Gordon Sheppard - A "documentary fiction", a seminal work that reinvents the audio-visual revolution of the last century. Interweaving photographs, documents, and images with testimonies

Image result for Gordon Sheppard, HA!: A Self-Murder Mystery,
Gordon Sheppard, HA!: A Self-Murder MysteryMcGill-Queen's University Press, 2003.               

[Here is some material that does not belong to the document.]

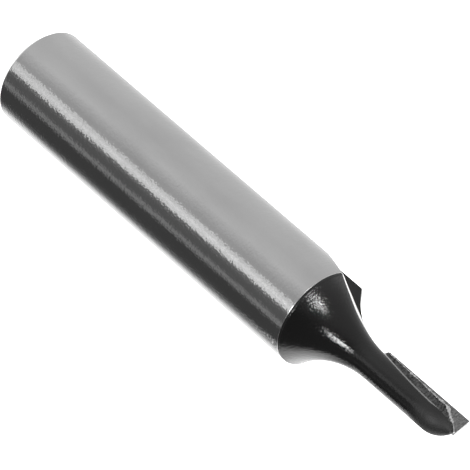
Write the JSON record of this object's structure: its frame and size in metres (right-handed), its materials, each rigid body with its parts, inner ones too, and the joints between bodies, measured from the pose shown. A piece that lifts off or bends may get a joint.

On 15 March 1977, with his wife's consent, celebrated writer and former terrorist Hubert Aquin blew his brains out on the grounds of a Montreal convent school. Shocked by this self-murder, a filmmaker friend feels compelled to understand why Aquin killed himself - and discovers, at the heart of the tragedy, an unforgettable love story. A "documentary fiction" - a category which includes In Cold Blood and The Executioner's Song - HA! is a seminal work that reinvents the audio-visual revolution of the last century. Interweaving photographs, documents, and images with testimony from Aquin's friends and contemporaries, Aquin himself, and the writers and artists who influenced him, this intriguing novel takes the reader on a Joycean tour of a metropolis in the midst of political and cultural turmoil.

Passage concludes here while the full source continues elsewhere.